Outfit recommendations will be based, in part, on style advice parsed from style guides absorbed by the artificial intelligence of IBM's Watson. It will also choose ensembles based on day of the week and local weather forecasts. The site will also let you share your look with other site members.

Finery’s success will depend on how well it can overcome the entrenched habit of in-store clothes shopping. According to Nielsen, 82% of those who reported buying clothes in the last six months made purchases at brick and mortar retail locations. On the other hand 41% report also buying clothes online in that same time frame. The market research firm Mintel sees a shift in buying habits. A September 2016 study found that 81% of surveyed online adults reported making an online purchase and a whopping 87% of those shoppers are willing to buy clothing online.

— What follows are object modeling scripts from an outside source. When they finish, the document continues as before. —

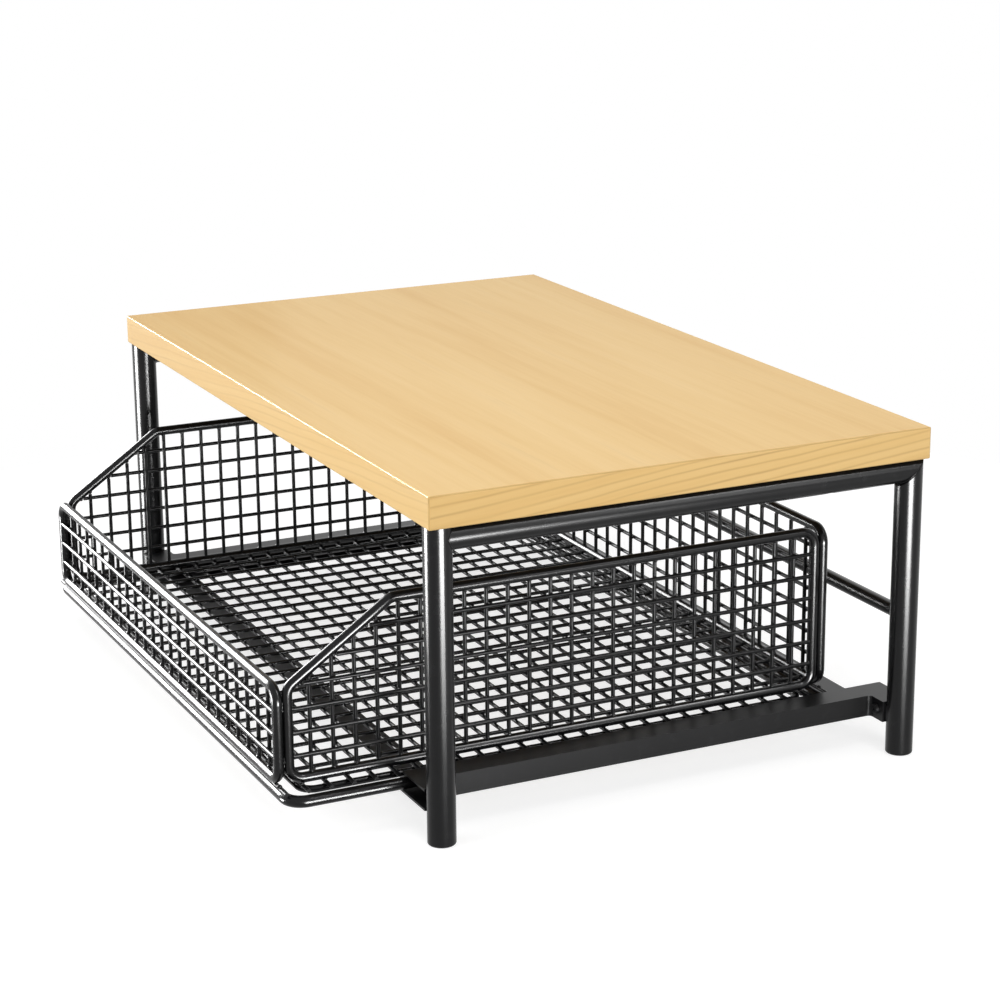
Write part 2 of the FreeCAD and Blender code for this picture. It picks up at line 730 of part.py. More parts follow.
def side_mesh(side_name):
    """Uprights on the inner side of the rim's plane, level bars on the outer side, each
    from rod to rod; both are cut short under the slope."""
    side = SIDES[side_name]
    name = f"side_mesh_{side_name}"
    foot = f"({RIM_BOTTOM_Z} + {ROD_RADIUS})"
    slope = f"({SLOPE_RISE} / Sizes.drawer_slope_run)"
    slant = f"sqrt(1 + {slope} ^ 2)"
    wires = []
    for y in spread(SIDE_FRONT_Y, SIDE_BACK_Y, count("side_upright_count")):
        under_top = f"{RIM_TOP_Z} - {ROD_RADIUS}"
        under_slope = (
            f"{FRONT_TOP_Z} + ({y} - {SIDE_FRONT_Y}) * {slope}"
            f" - {ROD_RADIUS} * {slant} - {WIRE_RADIUS} * {slope}"
        )
        height = f"min({under_top}; {under_slope}) - {foot}"
        wires.append(wire(name, height, x=f"{side} * ({SIDE_X} - {WIRE_RADIUS})", y=y, z=foot))
    for z in spread(RIM_BOTTOM_Z, RIM_TOP_Z, count("side_bar_count")):
        behind_post = f"{SIDE_FRONT_Y} + {ROD_RADIUS}"
        behind_slope = (
            f"{SIDE_FRONT_Y} + ({z} - {FRONT_TOP_Z} + {ROD_RADIUS} * {slant} + {WIRE_RADIUS}) / {slope}"
        )
        start = f"max({behind_post}; {behind_slope})"
        wires.append(wire(
            name, f"{SIDE_BACK_Y} - {ROD_RADIUS} - {start}",
            x=f"{side} * ({SIDE_X} + {WIRE_RADIUS})", y=start, z=z, turn=ALONG_Y,
        ))
    return group(name, wires)


def end_mesh(end_name, y, top, bars):
    """The front or rear panel's wires: uprights inside, level bars outside."""
    end = ENDS[end_name]
    name = f"{end_name}_mesh"
    foot = f"({RIM_BOTTOM_Z} + {ROD_RADIUS})"
    wires = []
    for x in spread(f"(-{SIDE_X})", SIDE_X, count("end_upright_count")):
        height = f"{top} - {ROD_RADIUS} - {foot}"
        wires.append(wire(name, height, x=x, y=f"{y} - {end} * {WIRE_RADIUS}", z=foot))
    reach = f"({SIDE_X} - {ROD_RADIUS})"
    for z in spread(RIM_BOTTOM_Z, top, bars):
        wires.append(wire(
            name, f"2 * {reach}", x=f"-{reach}", y=f"{y} + {end} * {WIRE_RADIUS}", z=z, turn=ALONG_X,
        ))
    return group(name, wires)


def floor_cross_wires():
    """Wires from side to side, lying on the base ring and the floor rim; the panels' rims
    stand on them."""
    reach = f"({RING_X} - Sizes.floor_wire_setback)"
    wires = []
    for n in range(count("floor_cross_count")):
        y = f"{FRONT_Y} + {n} * {CROSS_PITCH}"
        wires.append(wire("floor_cross", f"2 * {reach}", x=f"-{reach}", y=y, z=CROSS_WIRE_Z, turn=ALONG_X))
    return group("floor_cross_wires", wires)


def floor_long_wires():
    """Wires from front to rear on top of the cross wires, in line with the uprights."""
    start = f"({FRONT_Y} + {ROD_RADIUS})"
    wires = []
    for x in spread(f"(-{SIDE_X})", SIDE_X, count("end_upright_count")):
        length = "Sizes.drawer_length - Sizes.rod_diameter"
        wires.append(wire("floor_long", length, x=x, y=start, z=LONG_WIRE_Z, turn=ALONG_Y))
    return group("floor_long_wires", wires)


# ---------------------------------------------------------------- assembly

parts = [top_board(), rear_bar(), board_screws(), frame_screws()]
parts += [foot_plug(side, end) for side in SIDES for end in ENDS]
parts += [make(side) for side in SIDES for make in (front_leg, rear_leg)]
parts += [leg_tongue(side, end) for side in SIDES for end in ENDS]
parts += [crossbar(end) for end in ENDS]
for side in SIDES:
    parts += [top_rail(side), runner(side), front_glide(side), rear_glide(side)]
    parts += [side_rim(side), side_mesh(side)]
parts += [base_ring(), floor_rim(), floor_cross_wires(), floor_long_wires()]
parts += [end_rim("front", FRONT_Y, FRONT_TOP_Z), end_rim("rear", BACK_Y, RIM_TOP_Z)]
parts += [end_mesh("front", FRONT_Y, FRONT_TOP_Z, count("front_bar_count"))]
parts += [end_mesh("rear", BACK_Y, RIM_TOP_Z, count("side_bar_count"))]

doc.recompute()
for item in doc.Objects:
    if "Invalid" in item.State or "Error" in item.State:
        raise RuntimeError(f"{item.Label} failed: {item.State}")
for part in parts:
    if part.Shape.isNull() or not part.Shape.isValid():
        raise RuntimeError(f"{part.Label} has no valid shape")

os.makedirs("parts", exist_ok=True)
for part in parts:
    part.Shape.exportStep(f"parts/{part.Label}.step")
    print(f"{part.Label}: {len(part.Shape.Solids)} solids, {part.Shape.Volume / 1000:.2f} cm3")
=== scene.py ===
"""Dresses the microwave stand: lacquered wood, gloss black paint, and the welds of its
frame and basket, on a pale floor in plain studio light."""

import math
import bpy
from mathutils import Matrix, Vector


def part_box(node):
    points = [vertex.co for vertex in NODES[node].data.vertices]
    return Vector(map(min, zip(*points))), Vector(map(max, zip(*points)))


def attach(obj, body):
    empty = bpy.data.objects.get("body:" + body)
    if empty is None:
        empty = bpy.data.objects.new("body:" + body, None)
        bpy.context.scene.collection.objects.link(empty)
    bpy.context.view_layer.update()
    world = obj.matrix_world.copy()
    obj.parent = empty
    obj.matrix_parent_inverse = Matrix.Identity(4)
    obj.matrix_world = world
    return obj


bl_info = {
    "name": "Microwave Stand Dresser",
    "version": (1, 1, 0),
    "blender": (4, 5, 0),
    "location": "View3D > Sidebar > Stand",
    "description": "Finishes, welds, floor, lights and camera for a stand with a wire drawer",
    "category": "Object",
}

import bpy
import numpy as np
from mathutils import Matrix, Vector

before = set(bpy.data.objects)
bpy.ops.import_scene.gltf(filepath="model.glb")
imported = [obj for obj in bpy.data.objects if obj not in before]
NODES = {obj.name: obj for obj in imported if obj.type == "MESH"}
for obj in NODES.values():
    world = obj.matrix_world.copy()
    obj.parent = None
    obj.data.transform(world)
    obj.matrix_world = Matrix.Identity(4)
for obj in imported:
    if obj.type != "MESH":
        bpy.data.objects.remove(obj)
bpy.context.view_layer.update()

FRAME_TUBES = ("leg_front_", "leg_rear_", "top_rail_", "rear_bar")
SHEET_STEEL = ("runner_", "leg_tongue_", "crossbar_")
BASKET_RODS = ("base_ring", "floor_rim", "side_rim_", "front_rim", "rear_rim")
BRIGHT_WIRES = ("front_mesh", "floor_long")
SOFT_WIRES = ("side_mesh_", "rear_mesh", "floor_cross")
PLUGS = ("foot_plug_",)
GLIDES = ("front_glide_", "rear_glide_")
SCREWS = ("board_screws", "frame_screws")
SIDES = {"left": -1, "right": 1}

# How many wires each panel has, and how far the side rims' slope runs
SIDE_UPRIGHTS = 24
SIDE_BARS = 6
END_UPRIGHTS = 23
FRONT_BARS = 3
CROSS_WIRES = 27
SLOPE_RUN = 0.073

# Where a weld spot sits: how far out on the rod, as a share of its radius, and how far a
# wire's end spot leans out of the rod's plane, as a share of the wire's radius
SPOT_DEPTH = 0.92
SPOT_LEAN = 0.6

# The welds at the crossings, against the size of the other spots
CROSSING_SIZE = 0.88

# Where the beads between two posts stand, as shares of their height, and half their length
CORNER_BEADS = (0.2, 0.8)
CORNER_BEAD_HALF = 0.005

# Share of half a turn, either side of the bottom, over which the rail's seams run
SEAM_REACH = 0.72

# How far short of the crossbars' edges their beads end
BEAD_MARGIN = 0.001

# The painted shade on the end bands' rounded edges stops this high, just over the board's underside
EDGE_SHADE_LOWEST = -0.0213

# Light that the floor and the backdrop give
FLOOR_GREY = 0.42
FLOOR_LIFT = 0.76
BACKDROP_FILL = 0.36

LAMP_AIM = Vector((0, 0, -0.1))
WHITE = (1.0, 1.0, 1.0, 1.0)


# ---------------------------------------------------------------- shader expressions


class Socket:
    """A node's output. Python's operators on it add Math nodes."""

    def __init__(self, recipe, output):
        self.recipe = recipe
        self.output = output

    def math(self, operation, *others):
        inputs = dict(enumerate((self, *others)))
        return self.recipe.add("ShaderNodeMath", {"operation": operation}, inputs)

    def __add__(self, other):
        return self.math("ADD", other)

    def __sub__(self, other):
        return self.math("SUBTRACT", other)

    def __rsub__(self, other):
        return (self * -1.0) + other

    def __mul__(self, other):
        return self.math("MULTIPLY", other)

    def __pow__(self, other):
        return self.math("POWER", other)

    def __gt__(self, other):
        return self.math("GREATER_THAN", other)

    def __abs__(self):
        return self.math("ABSOLUTE")

    __radd__ = __add__
    __rmul__ = __mul__


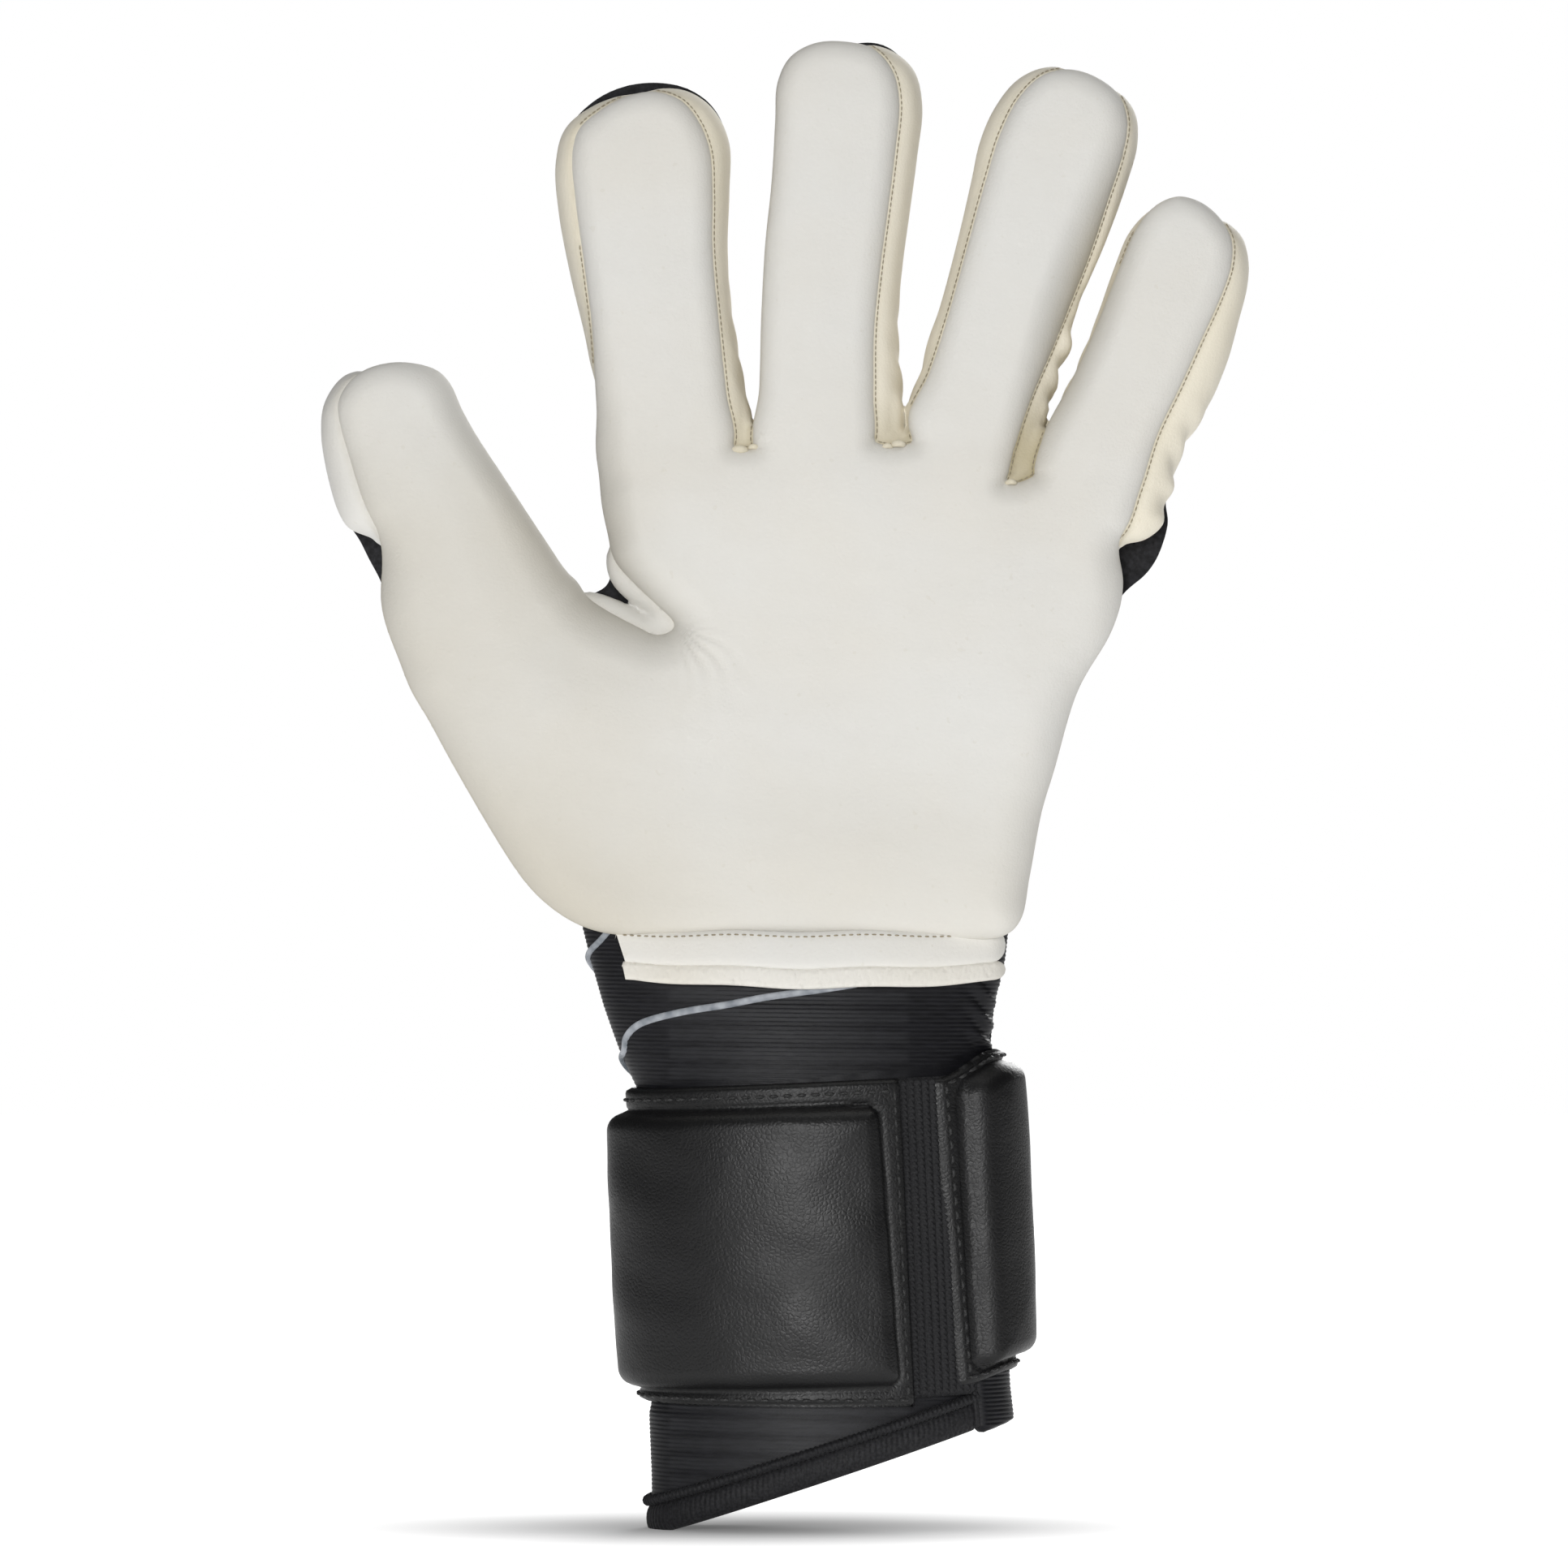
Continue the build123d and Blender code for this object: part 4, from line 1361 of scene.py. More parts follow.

Casey admits that many people still do not shop for clothes online and, even among those who do, they may do less than half of it through web sites. “If you do not shop online, you may not like our product,” she said. However, anything over 20% online clothes shopping is, Casey said, enough to gain value.
You can bring your analog clothing world into Finery as well. You can search the Finery database for your clothing or upload images of your clothing (either images you took or those you find on Google) and then let the site, which uses Cloud Vision, identify the image. Casey said it will auto-identify what the object is, the color and material. You might have to add additional elements like brand and size.
Finery’s algorithms are not perfect yet, but you can let the system know about any misidentifications via a dropdown. Similarly, if the email parsing system pulls in clothes you bought as gifts for someone else you can just identify them as such.
While Finery is ready to build outfits for you, there’s also a drag and drop system that lets you build outfits on your own.
For now, Finery (which is in private beta and launches on March 23) makes money off affiliate links to clothing e-tailers. Eventually, though, it will launch an in-site marketplace where users can sell their clothing, trade it and even offer it to be borrowed. Finery will take a percentage of the transactions.

Casey says this will differ from other sites that let you sell your clothing because users won’t see offers that don’t, for instance, match their size.
These tools are designed to help you make the most out of what you wear and help you add to your closet in a smart way. In the end, Casey thinks Finery can save time.
“We spend 8 years of our lives shopping and 2.5 hours a week getting dressed,” she said. Finery could, Casey thinks, cut some of that way down.